La segunda novela, es la historia de la “Red de corrupción y extorsión”, que actuó desde los entresijos del poder entre los años 2010 y 2012, que estuvo integrada por autoridades del ministerio de la presidencia, de gobierno, policía, fiscalía y jueces, que, fue descubierta por agentes del FBI, que llegaron a Bolivia, de manera clandestina, para investigar el caso de un ciudadano norteamericano y se encontraron con una telaraña de descomposición social. En esta obra, según Gaby Vallejo, nuestra gran escritora, que escribió una reseña, poco antes de morir: “la cantidad de sucesos y denuncias de los casos de corrupción conocidos en el país y en otros países, lleva a la certeza de decir que no estamos frente una novela, sino frente a la historia silenciada y escondida de Bolivia, quemante, estremecedora, dolorosa”. Mientras escribía esa novela recibí un par de amenazas, en fin, nada nuevo bajo el sol…
En ambas novelas, pretendo que el lector, a medida que recorre las páginas, vaya reconociendo a los personajes y se sienta obligado a asumir una posición sobre estos temas, pendientes en la literatura y la sociedad boliviana.
Mi respuesta a las interrogantes de los periodistas siempre fue que no le temo a la muerte, porque, en realidad, soy un sobreviviente que debió morir a los pocos días de nacido y, terco como soy, me negué a hacerlo; luego, la vida misma no me permitió entregar el alma y me trajo de vuelta para que, a contramuerte, asumiera que había nacido para escribir; en las entrevistas respondo que ya he vivido lo suficiente para amar y ser amado; que he escrito los libros que imaginé desde joven; que he ganado muchos premios, incluso más de lo que merezco; que he recorrido muchos mundos y todos están en este (como lo descubrió el poeta francés Paul Éluard); que tengo lectores que buscan mis libros para disfrutarlos, así como un par de enemigos que me leen para sufrir y que gracias a ellos he alcanzado el mayor de los premios que un escritor puede tener: “un odiador privado” (el término lo acuñó Javier Marías, escritor español), los pobrecitos no pueden dejar de leerme porque necesitan alimentar su envidia y su miseria humana.

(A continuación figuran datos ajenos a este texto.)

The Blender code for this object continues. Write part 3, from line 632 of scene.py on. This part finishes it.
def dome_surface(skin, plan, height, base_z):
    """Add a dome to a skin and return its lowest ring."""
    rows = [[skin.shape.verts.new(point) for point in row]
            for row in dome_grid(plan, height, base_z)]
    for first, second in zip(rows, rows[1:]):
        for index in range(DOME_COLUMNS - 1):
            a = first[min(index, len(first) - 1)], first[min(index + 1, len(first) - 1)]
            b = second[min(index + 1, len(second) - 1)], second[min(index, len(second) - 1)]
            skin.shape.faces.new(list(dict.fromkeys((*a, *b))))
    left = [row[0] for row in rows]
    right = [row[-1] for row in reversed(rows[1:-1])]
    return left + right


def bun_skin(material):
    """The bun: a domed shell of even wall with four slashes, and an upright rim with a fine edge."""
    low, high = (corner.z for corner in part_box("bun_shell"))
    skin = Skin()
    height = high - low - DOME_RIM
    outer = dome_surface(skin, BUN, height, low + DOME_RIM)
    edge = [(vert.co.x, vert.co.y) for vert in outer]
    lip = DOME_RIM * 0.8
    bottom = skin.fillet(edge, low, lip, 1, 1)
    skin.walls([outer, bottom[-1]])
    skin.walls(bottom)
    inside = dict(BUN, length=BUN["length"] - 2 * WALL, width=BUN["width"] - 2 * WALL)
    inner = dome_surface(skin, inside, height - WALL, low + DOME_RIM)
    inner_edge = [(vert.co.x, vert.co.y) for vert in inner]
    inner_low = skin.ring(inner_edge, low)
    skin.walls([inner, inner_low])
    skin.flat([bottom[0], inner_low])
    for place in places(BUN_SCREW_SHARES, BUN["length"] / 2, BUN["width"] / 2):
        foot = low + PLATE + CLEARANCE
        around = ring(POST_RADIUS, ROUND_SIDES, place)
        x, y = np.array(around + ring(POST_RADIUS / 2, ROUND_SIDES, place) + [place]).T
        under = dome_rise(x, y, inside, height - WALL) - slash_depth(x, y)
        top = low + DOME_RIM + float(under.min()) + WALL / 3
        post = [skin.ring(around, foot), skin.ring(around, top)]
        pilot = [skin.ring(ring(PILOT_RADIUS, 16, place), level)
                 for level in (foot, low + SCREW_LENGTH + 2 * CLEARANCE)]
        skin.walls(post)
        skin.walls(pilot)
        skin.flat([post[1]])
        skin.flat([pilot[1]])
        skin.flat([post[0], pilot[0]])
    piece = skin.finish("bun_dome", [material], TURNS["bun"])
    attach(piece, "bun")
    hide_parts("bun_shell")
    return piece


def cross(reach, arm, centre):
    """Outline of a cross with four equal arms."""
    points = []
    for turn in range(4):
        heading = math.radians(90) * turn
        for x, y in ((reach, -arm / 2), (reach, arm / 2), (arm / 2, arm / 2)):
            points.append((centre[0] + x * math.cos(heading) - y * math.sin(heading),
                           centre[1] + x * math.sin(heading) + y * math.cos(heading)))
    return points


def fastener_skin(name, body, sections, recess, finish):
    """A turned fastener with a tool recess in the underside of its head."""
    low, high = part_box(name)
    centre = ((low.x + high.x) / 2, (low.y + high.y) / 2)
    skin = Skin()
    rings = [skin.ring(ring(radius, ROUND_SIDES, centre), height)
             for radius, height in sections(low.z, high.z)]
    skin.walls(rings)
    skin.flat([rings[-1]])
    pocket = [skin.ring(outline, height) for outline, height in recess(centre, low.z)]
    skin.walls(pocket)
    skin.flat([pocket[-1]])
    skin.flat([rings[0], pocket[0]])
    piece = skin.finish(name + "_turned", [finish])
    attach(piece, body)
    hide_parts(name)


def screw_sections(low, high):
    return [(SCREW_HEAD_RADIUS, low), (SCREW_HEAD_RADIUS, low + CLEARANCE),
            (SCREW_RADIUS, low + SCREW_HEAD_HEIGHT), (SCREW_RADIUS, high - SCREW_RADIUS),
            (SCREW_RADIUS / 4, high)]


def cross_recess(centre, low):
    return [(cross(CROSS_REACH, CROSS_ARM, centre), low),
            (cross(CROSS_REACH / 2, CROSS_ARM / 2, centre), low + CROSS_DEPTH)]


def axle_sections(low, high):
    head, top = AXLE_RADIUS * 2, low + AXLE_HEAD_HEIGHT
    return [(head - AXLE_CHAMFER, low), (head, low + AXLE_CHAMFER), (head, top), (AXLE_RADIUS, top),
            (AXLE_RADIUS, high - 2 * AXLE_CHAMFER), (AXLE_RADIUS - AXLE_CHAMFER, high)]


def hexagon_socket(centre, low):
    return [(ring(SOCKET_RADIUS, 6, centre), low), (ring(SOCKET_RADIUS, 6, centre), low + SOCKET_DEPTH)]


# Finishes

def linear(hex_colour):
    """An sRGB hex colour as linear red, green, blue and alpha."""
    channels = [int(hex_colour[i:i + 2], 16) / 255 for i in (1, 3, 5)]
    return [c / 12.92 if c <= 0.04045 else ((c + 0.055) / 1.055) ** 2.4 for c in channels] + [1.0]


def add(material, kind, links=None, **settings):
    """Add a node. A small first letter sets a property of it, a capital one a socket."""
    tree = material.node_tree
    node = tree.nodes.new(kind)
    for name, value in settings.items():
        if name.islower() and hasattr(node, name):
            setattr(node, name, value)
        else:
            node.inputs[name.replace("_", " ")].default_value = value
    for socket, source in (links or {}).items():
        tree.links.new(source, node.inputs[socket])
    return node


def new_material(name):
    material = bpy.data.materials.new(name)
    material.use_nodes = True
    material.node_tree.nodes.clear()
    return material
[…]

El año del Señor de 1979 pude ver, maravillado, la película 2001 Odisea en el espacio, de Stanley Kubrick, debo reconocer que pensé que jamás llegaría al año 2001, me parecía muy lejano y aquí estoy, a un año de celebrar el Bicentenario de Bolivia, el 2025 del siglo XXI; estas dos décadas, del tercer milenio, fueron tiempo adicional para mí, que he vuelto del más allá un par de veces, y entiendo que, por la vejez, ya estoy en el funesto inventario aguardando la baja definitiva. Ahora puedo afirmar con André Malraux: “La muerte sólo tiene importancia en la medida en que nos hace reflexionar sobre el valor de la vida”.
Además, les voy a revelar algo que nunca antes había contado: cuando mi padre, Antonio, conoció a Carmen, la amada, en el año 1988, del siglo pasado, la abrazó con tanta ternura que estuvo a punto de llorar y, mirándola de frente, le confesó: “Ahora puedo morirme tranquilo, mi hijo encontró la mujer que lo amará por siempre y lo ayudará a ser él mismo”, mi padre murió un año después, en1989.

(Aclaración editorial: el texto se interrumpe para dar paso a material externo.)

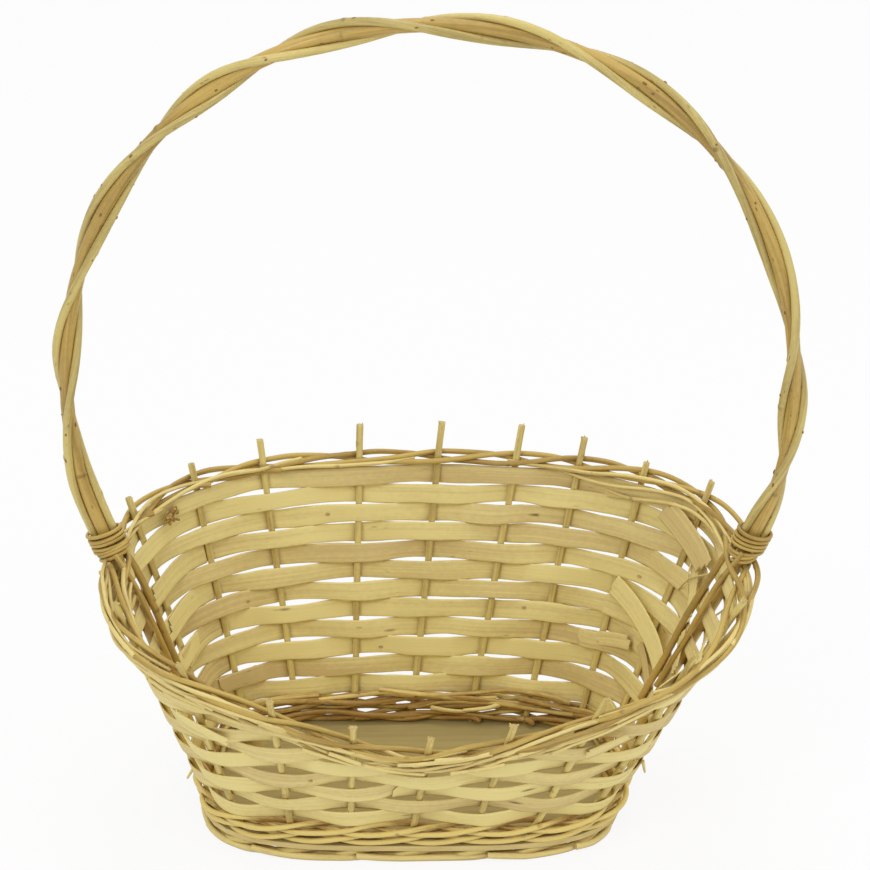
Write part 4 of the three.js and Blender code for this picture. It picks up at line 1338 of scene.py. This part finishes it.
class BASKET_OT_foot_rods(bpy.types.Operator):
    """Lays the loose rods inside the base wale and along the foot border"""

    bl_idname = "basket.foot_rods"
    bl_label = "Loose rods at the foot"

    def execute(self, context):
        _, looks, wall = shared(context)
        wood = rod_wood(looks, "side_rod_wood", looks.strand, speck=0.45)
        lines = inner_base_lines(wall, random.Random(looks.seed * 730))
        sweep(context, "inner_base_rods", lines, bpy.data.materials["base_wale_wood"], sides=10,
              seed=87)
        lines = foot_border_lines(wall, random.Random(looks.seed * 740))
        sweep(context, "foot_border_rods", lines, wood, sides=12, seed=89)
        return {"FINISHED"}


def torn_strip(wall, rng, start, end, width, row, straight):
    """A torn splint end on the wall, split into bands of uneven length."""
    share = np.linspace(0, 1, max(8, round(abs(end[0] - start[0]) * 20)))
    spots = [np.array(start) + (np.array(end) - start) * t for t in share]
    if row is not None:
        for spot in spots:
            spot[2] = wall.weave(spot[0], spot[1], row) - 0.0013
    middle = [wall.beside(*spot) for spot in spots]
    facing = np.array([wall.normal(*spot[:2]) for spot in spots])
    if straight:
        middle = [spot * 0.6 + (middle[0] + (middle[-1] - middle[0]) * t) * 0.4
                  for spot, t in zip(middle, share)]
        facing = unit(facing * 0.6 + unit(facing[0] + facing[-1]) * 0.4)
    bands = 3
    points = smooth_line(middle, FINE_STEP)
    facing = read_between(np.linspace(0, 1, len(points)), share, facing)
    lines = []
    slant = rng.choice((-1, 1)) * rng.uniform(0.2, 0.42) * width
    for band in range(bands):
        side = (band + 0.5) / bands * 2 - 1
        first = 0 if row is not None else round(
            (abs(slant) - slant * side * 0.7 + rng.uniform(0, 0.0015)) / FINE_STEP)
        last = len(points) - round(
            (abs(slant) + slant * side + rng.uniform(0, 0.0024)) / FINE_STEP)
        line = Line(points[first:last], facing[first:last], 0.00045, width / bands / 2 + 0.0007)
        line.points = line.points + line.up * (width / 2 * side) + line.out * rng.uniform(0, 0.0001)
        line.tone += rng.uniform(-0.06, 0.06)
        lines.append(line)
    return lines


def torn_strip_lines(wall, rng):
    """All the torn strips, with those of a row set at its height."""
    lines = []
    for start, end, width, row, straight, tone in TORN_STRIPS:
        if row is not None:
            level = wall.first_row + (row + 0.5) * wall.row_pitch
            start, end = ((place, level + height, away) for place, height, away in (start, end))
        bands = torn_strip(wall, rng, start, end, width, row, straight)
        for line in bands:
            line.tone += tone
        lines += bands
    return lines


def twig(wall, rng, spots, radius):
    """A thin loose rod through spots given as place, height and distance from the wall."""
    points = smooth_line([wall.beside(*spot) for spot in spots], FINE_STEP)
    facing = wall.normal(spots[0][0], spots[0][1])
    line = Line(points, facing, radius)
    taper = np.linspace(1.1, 0.7, len(line.points))
    line.half_out *= taper
    line.half_up *= taper
    return line.natural(rng, 0.0002, tone=rng.uniform(0, 0.6)).cut_ends()


def frayed_tip_lines(wall, rng):
    """Short fibres round the cut tips of the stakes, more and thicker at the front."""
    lines = []
    for site in STAKE_SITES:
        front = site > LEFT_SITE
        tip = wall.point(site, wall.tip_height(site) - 0.0015)
        facing = wall.outward(site, tip[2])
        side = np.cross(facing, (0, 0, 1))
        for _ in range(FRONT_TIP_FIBRES if front else BACK_TIP_FIBRES):
            turn = rng.uniform(0, 2 * math.pi)
            away = side * math.cos(turn) + facing * math.sin(turn)
            reach = rng.uniform(0.0004, 0.0016) if front else rng.uniform(0.0002, 0.0006)
            rise = rng.uniform(0.0008, 0.0026)
            knots = [tip + away * 0.0012 - np.array([0, 0, 0.002]),
                     tip + away * 0.0017 + np.array([0, 0, rise * 0.5]),
                     tip + away * (0.0015 + reach) + np.array([0, 0, rise])]
            lines.append(Line(smooth_line(knots, 0.0008), away,
                              rng.uniform(0.00035, 0.0006) if front else 0.0003))
    return lines


def frayed_side_lines(wall, rng):
    """Fibres that have sprung from the wall near the handle's joints."""
    lines = []
    for place in FRAYED_PLACES:
        for _ in range(SIDE_FIBRES):
            height = rng.uniform(0.122, 0.166)
            at = place + rng.uniform(-0.2, 0.2)
            knots = [wall.beside(at, height, 0.005),
                     wall.beside(at + rng.uniform(-0.12, 0.12), height - 0.008, 0.0075),
                     wall.beside(at + rng.uniform(-0.2, 0.2), height - 0.016,
                                 rng.uniform(0.006, 0.0085))]
            lines.append(Line(smooth_line(knots, 0.0012), wall.outward(at, height),
                              rng.uniform(0.00025, 0.0006)))
    return lines


def torn_knot_lines(wall, rng):
    """A cluster of torn stubs on the inside of the wall, at the back left."""
    lines = []
    for _ in range(TORN_STUBS):
        place = TORN_KNOT[0] + rng.uniform(-0.10, 0.10)
        height = TORN_KNOT[1] + rng.uniform(-0.0035, 0.0035)
        knots = [wall.beside(place, height, -0.0046),
                 wall.beside(place + rng.uniform(-0.10, 0.10),
                             height + rng.uniform(-0.003, 0.003),
                             -rng.uniform(0.0052, 0.0066))]
        line = Line(smooth_line(knots, 0.001), wall.outward(place, height),
                    rng.uniform(0.0006, 0.0011))
        line.tone += rng.uniform(0.7, 1.6)
        lines.append(line)
    return lines


def grown_knot_lines(wall, rng):
    """Small dark knots on the splints."""
    lines = []
    for place, row in GROWN_KNOTS:
        height = wall.first_row + (row + rng.uniform(0.35, 0.65)) * wall.row_pitch
        inside = 1 if place < LEFT_SITE else -1
        near = wall.weave(place, height, row) - inside * 0.0003
        knots = [wall.beside(place, height, near - inside * step)
                 for step in (0, 0.0003, 0.0005)]
        line = Line(smooth_line(knots, KNOT_STEP), (0, 0, 1), 0.0012 * rng.uniform(0.7, 1.1),
                    0.0016)
        line.tone += 2.0
        lines.append(line)
    return lines


class BASKET_OT_loose_ends(bpy.types.Operator):
    """Adds torn splint ends, loose twigs, frayed fibres and the knots of the wall"""

    bl_idname = "basket.loose_ends"
    bl_label = "Loose and frayed ends"

    def execute(self, context):
        _, looks, wall = shared(context)
        rng = random.Random(looks.seed * 800)
        sweep(context, "torn_splint_ends", torn_strip_lines(wall, rng),
              bpy.data.materials["woven_splint_wood"], flat=True, sides=16, uneven=0.1, seed=101)
        wood = rod_wood(looks, "side_rod_wood", looks.strand)
        lines = [twig(wall, rng, spots, radius) for spots, radius in TWIGS]
        sweep(context, "loose_twigs", lines, wood, sides=10, seed=102)
        lines = frayed_tip_lines(wall, rng) + frayed_side_lines(wall, rng)
        for line in lines:
            line.tone += rng.uniform(-0.4, 0.4)
        sweep(context, "frayed_fibres", lines, wood, sides=6, uneven=0.3, seed=103)
        lines = torn_knot_lines(wall, rng) + grown_knot_lines(wall, rng)
        sweep(context, "torn_and_grown_knots", lines, bpy.data.materials["base_wale_wood"],
              sides=8, uneven=0.3, seed=104)
        return {"FINISHED"}


def empty_tree(owner):
    """The node helper of a material or world whose nodes are cleared away."""
    owner.use_nodes = True
    owner.node_tree.nodes.clear()
    return Nodes(owner.node_tree)


def seen_share(n):
    """1 for rays from the camera, also after a mirror or glass, and 0 for light on things."""
    path = n.add("ShaderNodeLightPath").outputs
    mirrored = n.math("MAXIMUM", path["Is Glossy Ray"], path["Is Transmission Ray"])
    return n.math("MAXIMUM", path["Is Camera Ray"], mirrored)


def make_floor(scene):
    """A floor that looks white and still takes shadows."""
    mesh = bpy.data.meshes.new("floor")
    mesh.from_pydata([(-6, -6, 0), (6, -6, 0), (6, 6, 0), (-6, 6, 0)], [], [(0, 1, 2, 3)])
    floor = bpy.data.objects.new("floor", mesh)
    scene.collection.objects.link(floor)
    material = bpy.data.materials.new("pale_floor")
    n = empty_tree(material)
    paint = n.add("ShaderNodeBsdfDiffuse", {"Color": (0.9, 0.9, 0.9, 1)}).outputs[0]
    white = n.add("ShaderNodeEmission", {"Color": (1, 1, 1, 1), "Strength": 1.0}).outputs[0]
    share = n.math("MULTIPLY", seen_share(n), 0.88)
    mixed = n.add("ShaderNodeMixShader", {0: share, 1: paint, 2: white}).outputs[0]
    n.add("ShaderNodeOutputMaterial", {"Surface": mixed})
    mesh.materials.append(material)


def make_sky(scene):
    """An even sky that looks white and shines a little less than it looks."""
    world = bpy.data.worlds.new("soft_light")
    n = empty_tree(world)
    strength = n.math("MULTIPLY_ADD", seen_share(n), 0.35, 0.65)
    sky = n.add("ShaderNodeBackground", {"Color": (1, 1, 1, 1), "Strength": strength})
    n.add("ShaderNodeOutputWorld", {"Surface": sky.outputs[0]})
    scene.world = world


def make_lamp(scene, name, place, aim_height, size, power):
    data = bpy.data.lights.new(name, "AREA")
    data.shape = "DISK"
    data.size = size
    data.energy = power
    lamp = bpy.data.objects.new(name, data)
    lamp.location = place
    look = unit(np.array([0, 0, aim_height]) - np.array(place))
    lamp.rotation_euler = (math.acos(-look[2]), 0, math.atan2(-look[0], look[1]))
    scene.collection.objects.link(lamp)


def make_camera(scene):
    camera = bpy.data.cameras.new("camera")
    camera.sensor_width = CAMERA_SENSOR
    camera.lens = CAMERA_LENS
    camera.clip_end = 50
    eye = bpy.data.objects.new("camera", camera)
    target = np.array(CAMERA_TARGET) + np.array([*Wall(scene.basket_sizes).shift, 0])
    angle = math.radians(CAMERA_ELEVATION)
    eye.location = target + CAMERA_DISTANCE * np.array([0, -math.cos(angle), math.sin(angle)])
    eye.rotation_euler = (math.radians(90 - CAMERA_ELEVATION), 0, 0)
    scene.collection.objects.link(eye)
    scene.camera = eye


class BASKET_OT_stage(bpy.types.Operator):
    """Sets out the floor, the lamps and the camera"""

    bl_idname = "basket.stage"
    bl_label = "Floor, lamps and camera"

    def execute(self, context):
        make_floor(context.scene)
        make_sky(context.scene)
        for lamp in LAMPS:
            make_lamp(context.scene, *lamp)
        make_camera(context.scene)
        context.scene.view_settings.view_transform = "Standard"
        return {"FINISHED"}


class BASKET_PT_panel(bpy.types.Panel):
    """Lists the basket's pieces, sizes and colours"""

    bl_idname = "BASKET_PT_panel"
    bl_label = "Gift basket"
    bl_space_type = "VIEW_3D"
    bl_region_type = "UI"
    bl_category = "Basket"

    def draw(self, context):
        layout = self.layout
        for operator in MAKERS:
            layout.operator(operator.bl_idname)
        for group in (context.scene.basket_sizes, context.scene.basket_looks):
            box = layout.box()
            for name in group.bl_rna.properties.keys():
                if name not in ("rna_type", "name"):
                    box.prop(group, name)


MAKERS = (BASKET_OT_board, BASKET_OT_stakes, BASKET_OT_base_wale, BASKET_OT_splints,
          BASKET_OT_rim_wale, BASKET_OT_side_rods, BASKET_OT_foot_rods, BASKET_OT_handle,
          BASKET_OT_bindings, BASKET_OT_loose_ends, BASKET_OT_stage)
CLASSES = (BasketSizes, BasketLooks, *MAKERS, BASKET_PT_panel)


def register():
    for item in CLASSES:
        bpy.utils.register_class(item)
    bpy.types.Scene.basket_sizes = PointerProperty(type=BasketSizes)
    bpy.types.Scene.basket_looks = PointerProperty(type=BasketLooks)


def unregister():
    del bpy.types.Scene.basket_looks
    del bpy.types.Scene.basket_sizes
    for item in reversed(CLASSES):
        bpy.utils.unregister_class(item)


def main():
    register()
    bpy.ops.basket.board()
    bpy.ops.basket.stakes()
    bpy.ops.basket.base_wale()
    bpy.ops.basket.splints()
    bpy.ops.basket.rim_wale()
    bpy.ops.basket.side_rods()
    bpy.ops.basket.foot_rods()
    bpy.ops.basket.handle()
    bpy.ops.basket.bindings()
    bpy.ops.basket.loose_ends()
    bpy.ops.basket.stage()


if __name__ == "__main__":
    main()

Las novelas que escribí son un riesgo que decidimos enfrentar con mi familia, porque alguien tenía que escribir de esos temas, de los que hablamos todos los días, pero no los enfrentamos como sociedad, como nación; sin embargo, sé que Bolivia no es México ni Colombia, porque si lo fuera ya estaría muerto y, si acaso sucede, cuando mis puertas estén abiertas a mi río interior mostrándome el camino de regreso a mi hogar acuático, quiero que me despachen al galope, morir de muerte, como la Rosita Alvírez, “que el día que la mataron estaba de suerte: de tres tiros que le dieron nomás uno era de muerte”.
Muerte es solo una palabra, como vida, soledad, amor, guerra, palabras a las que nosotros le dotamos de significado cada día y, como lo reveló la poeta Blanca Varela, muerte se escribe sola. Mientras tanto seguiré viviendo para morir alguna tarde, lejos de París y sin aguacero; seguiré escribiendo, como si no tuviera otra cosa qué hacer.